Blinding isn't the big problem that some people seem to think it is. I don't think cheating is a significant problem, and I believe most of the judges would indeed score a great beer higher than a merely fair one that they happen to be familiar with.
I don't know where you, dear reader, stand on CAMRA, but it's worth mentioning that a fair percentage of our judges are selected from among CAMRA activists. Many of these will be trained tasters with a lot of experience, highly qualified to judge at this sort of thing. Some will be utter gobshites. Same goes for judges from the licensed trade. You could argue that the same could be said for the brewers who judge.
And of course, there's a tendency (in all of us, I suspect) to prefer the things we're used to. So there's probably some bias in the judges toward the kind of beers that they're more comfortable with - which gives us a tendency to conservatism. Far-out beers need not apply? Beers in less popular styles might not do as well as an aficionado might think they should. It's a beauty contest judged by fallible humans who bring their own prejudices to the table, not an objective test of beer greatness.

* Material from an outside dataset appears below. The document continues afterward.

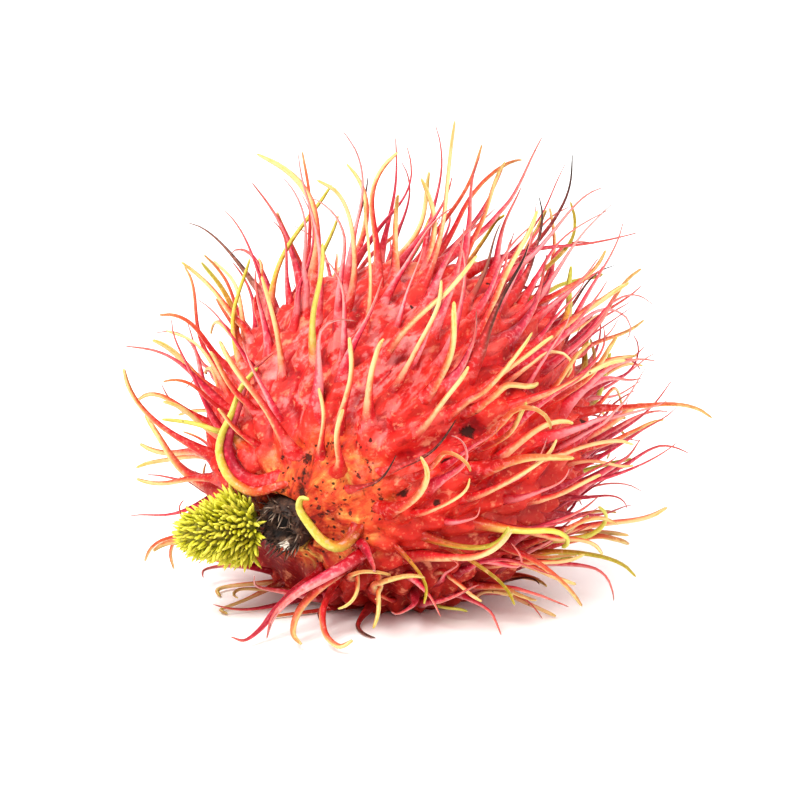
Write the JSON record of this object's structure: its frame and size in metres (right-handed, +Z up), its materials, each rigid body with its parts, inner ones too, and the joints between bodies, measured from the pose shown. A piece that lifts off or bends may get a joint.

Consider also (he said, donnishly) the dynamics of small groups. There's always some tit who wants to "lead" the group. And sadly, perhaps, there are those happy to be led. So instead of a hundred independent judges we might end up with a few loudmouths commanding votes disproportionate to their expertise (but in line with their sense of self-worth). N.B. I say "might", I have no personal experience of this happening in a beer competition.
Why do we need so many judges? There are only so many respected beer judges in the world and many of them would at least want expenses to swig and sniff for a day for us. But a judge can taste (and swallow) only so many beers before falling over. So a lot of beers need a lot of judges, which means the quality of the judging pool isn't necessarily as high as you'd like. We have some great judges, of course, and a number who are less great.
And then there's the judging criteria. We score beer on things like "appearance" (including clarity?) and "sale-ablity". What about hazy beers? What would it mean to have a beer scoring well on everything except "sale-ablity" - is this a trap placed in the way of stronger beers?
The award system itself is problematic - are only three beers (the medal winners) any good? Are the others, which didn't make the cut, therefore crap and not fit to drink?
Who is the competition for?We love awards. Validation. Confirmation that it's not just us who think our beer is lovely - See my awards! I'm a real talent! My beer is great! That other beer isn't.
When a brewer wins an award they tell the public. There's an idea that it'll help us sell beer. Our customers must surely know that because it won an award it's good beer - better than other beers they could buy. We might get a bit of press for it. Drinkers might have heard of it before they see it on the bar, or on the shelf, so retailer risk is reduced.
Drinkers can order a pint (or buy a bottle) of an award-winning beer secure in the knowledge that it's going to be better than mediocre, or even, really good.
Or is it just (and particularly for a trade organisation like SIBA) a mutual back-slapping exercise. Brewers telling other brewers (who make the kinds of beers that the herd of brewers like) that the herd of brewers liked the beer. A beery circle jerk.
What's to be done?A beer competition has to be credible. It has to offer valuable information to the drinker. Without that it's no use to them. And if no use to the drinker, what real use (apart from the warm feeling we get when our fellows give us a pat) is it to the brewer?
I'd propose 3 main changes:
A reputable, external chief judge (or several). We need a name that the drinker respects. And not just as a figurehead. The competition needs to be reviewed and this person should be involved with that process
Judging criteria should be reviewed and published for debate. Get rid of sale-ability for a start - that's nonsense. How can a good beer be not sale-able? Would it depend on the price? Bollocks.
The awards structure should be revised. It's not bloody Highlander ("There can be only one"). And it's not the Olympics (what does bronze mean? Good, but not really all that good?). All the beers which are excellent should be recognised. Sure, pick one to be champ, but make it clear that this one is the judges pick of the excellent.
If you've read this far, thank you. If not, f**k you.